Positive and negative output en voltage multipliers

Thread Starter

Rufinus

Joined Apr 29, 2020
305
Hi everyone.

Talking with a friend, he told me there is a big difference when you make a voltage multiplier with + or with - output using high voltage and a transformer as sourse of AC.

multiplicador.jpg

The first one is with + output between point 1 ground and point 3 + output

The second one is with - output between point 1 ground and point 3 - output

He says when you use a negative output the high voltage can go trough the secondary of the transformer burnig it. I can´t see that. I´m missing something. Instead explaining me he said I should drwa the circuit to see it, but I can´t see it.

Could anyone help me?

Thank you
 

Ian0

Joined Aug 7, 2020
13,097
Hi everyone.

Talking with a friend, he told me there is a big difference when you make a voltage multiplier with + or with - output using high voltage and a transformer as sourse of AC.

View attachment 349319

The first one is with + output between point 1 ground and point 3 + output

The second one is with - output between point 1 ground and point 3 - output

He says when you use a negative output the high voltage can go trough the secondary of the transformer burnig it.
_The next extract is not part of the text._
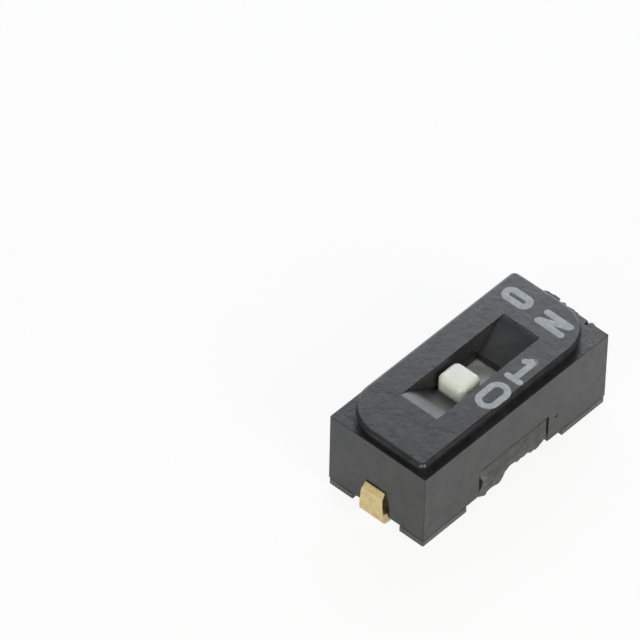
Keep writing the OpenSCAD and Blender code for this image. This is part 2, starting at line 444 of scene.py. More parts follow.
def grain(tree, shader, layers):
    """Bump of several grain sizes; each layer is a pattern and its height in micrometres."""
    below = None
    for pattern, height in layers:
        bump = node(tree, "ShaderNodeBump", Strength=1.0, Distance=height * 1e-6)
        tree.links.new(pattern, bump.inputs["Height"])
        if below is not None:
            tree.links.new(below, bump.inputs["Normal"])
        below = bump.outputs[0]
    tree.links.new(below, shader.inputs["Normal"])


# %% [markdown]
# Moulded black plastic is slightly uneven, so some patches throw the light wider than others, and
# a little pale dust sits on it. The cover is glossier and darker than the base, which came out of
# a mould with a coarser finish. One recipe makes both, with their own colours and roughness.

# %% Black plastics
DUST = (0.24, 0.235, 0.22)


def black_plastic(name, dark, light, rough, speck_share):
    """Moulded black plastic with uneven sheen, fine grain and a little pale dust."""
    material, tree, shader = fresh(name)
    shader.inputs["IOR"].default_value = 1.57
    patches = spread(tree, clouds(tree, 0.35), 0.35, 0.65, 0, 1)
    body = blend(tree, patches, dark, light)
    dust = spread(tree, clouds(tree, 0.05, 1.0), speck_share, speck_share + 0.05, 0, 0.5)
    tree.links.new(blend(tree, dust, body, DUST), shader.inputs["Base Color"])
    sheen = spread(tree, clouds(tree, 0.16), 0.3, 0.7, rough - 0.05, rough + 0.05)
    tree.links.new(sheen, shader.inputs["Roughness"])
    layers = ((0.3, 4.0), (0.12, 3.0), (0.03, 1.0))
    grain(tree, shader, [(clouds(tree, size, 2.0), height) for size, height in layers])
    return material


COVER_BLACKS = (0.011, 0.011, 0.013), (0.022, 0.022, 0.023)
BASE_BLACKS = (0.055, 0.052, 0.045), (0.075, 0.07, 0.062)
COVER_PLASTIC = black_plastic("cover_plastic", *COVER_BLACKS, 0.33, 0.74)
BASE_PLASTIC = black_plastic("base_plastic", *BASE_BLACKS, 0.45, 0.77)
print("black plastics:", COVER_PLASTIC.name, BASE_PLASTIC.name)

# %% [markdown]
# Where a moulding was broken off, the plastic tore. A tear is rough, a little olive, and whitened
# where it was stretched most, next to its edge. The piece carries a number at each point that says
# how near it is to the tear, and the material whitens by that number, broken up by noise.

# %% Torn plastic
WHITENED, TORN_DUST = (0.12, 0.115, 0.095), (0.42, 0.41, 0.36)


def torn_plastic():
    """Black plastic that whitens towards a torn edge, by the piece's own `tear` attribute."""
    material, tree, shader = fresh("torn_plastic")
    shader.inputs["IOR"].default_value = 1.55
    tear = node(tree, "ShaderNodeAttribute")
    tear.attribute_name = "tear"
    patches = spread(tree, clouds(tree, 0.2), 0.38, 0.62, 0, 1)
    body = blend(tree, patches, (0.024, 0.026, 0.029), (0.052, 0.052, 0.047))
    broken = node(tree, "ShaderNodeMath")
    broken.operation = "MULTIPLY"
    tree.links.new(tear.outputs["Fac"], broken.inputs[0])
    tree.links.new(spread(tree, clouds(tree, 0.07), 0.4, 0.66, 0, 1), broken.inputs[1])
    fringe = blend(tree, broken.outputs[0], body, WHITENED)
    dust = spread(tree, clouds(tree, 0.06, 1.0), 0.75, 0.78, 0, 0.8)
    tree.links.new(blend(tree, dust, fringe, TORN_DUST), shader.inputs["Base Color"])
    tree.links.new(spread(tree, clouds(tree, 0.1), 0.3, 0.7, 0.4, 0.6), shader.inputs["Roughness"])
    grain(tree, shader, [(clouds(tree, 0.12, 3.0), 7.0), (clouds(tree, 0.03, 2.0), 2.0)])
    return material


TORN_PLASTIC = torn_plastic()
print(TORN_PLASTIC.name)

# %% [markdown]
# The slider is a white engineering plastic, a little green and milky. Light goes in and comes out
# again beside the point where it entered, which softens the knob's shaded side. A small subsurface
# radius, about as deep as a business card is thick, gives that on a knob under 1 mm wide.

# %% Slider plastic
BROWN_SPECK, SINK_IN = (0.4, 0.38, 0.3), (0.00028, 0.00028, 0.0002)


def slider_plastic():
    """Milky white moulding plastic with a faint green cast."""
    material, tree, shader = fresh("slider_plastic")
    patches = spread(tree, clouds(tree, 0.4), 0.35, 0.65, 0, 1)
    body = blend(tree, patches, (0.66, 0.675, 0.615), (0.73, 0.745, 0.685))
    dust = spread(tree, clouds(tree, 0.045, 1.0), 0.78, 0.82, 0, 0.35)
    tree.links.new(blend(tree, dust, body, BROWN_SPECK), shader.inputs["Base Color"])
    sheen = spread(tree, clouds(tree, 0.15), 0.3, 0.7, 0.36, 0.46)
    tree.links.new(sheen, shader.inputs["Roughness"])
    shader.inputs["Subsurface Weight"].default_value = 0.9
    shader.inputs["Subsurface Radius"].default_value = SINK_IN
    shader.inputs["Subsurface Scale"].default_value = 1.0
    grain(tree, shader, [(clouds(tree, 0.2, 2.0), 3.0), (clouds(tree, 0.03, 2.0), 0.5)])
    return material


SLIDER_PLASTIC = slider_plastic()
print(SLIDER_PLASTIC.name)

# %% [markdown]
# The terminals are stamped from copper alloy strip and gold plated. Rolling and the bending tool
# leave faint lines across the strip, so the roughness and the bump use a noise that is stretched
# that way. Brown tarnish gathers in soft patches. Metal takes its colour in its reflections.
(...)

I can´t see that. I´m missing something. Instead explaining me he said I should drwa the circuit to see it, but I can´t see it.

Could anyone help me?

Thank you
Transformer insulation is not aware of the polarity!
 

panic mode

Joined Oct 10, 2011
4,864
there is a difference but only one... the polarity is different. ;)

if you look at top graph you can see that current draw is normal (slightly higher until each multiplier stage is charged).
output voltage and load currents magnitudes are the same.
i labeled individual stages (+,++,+++ and -,--,---) so you can observe symmetry at different points, and see how voltage scales up as more stages are added.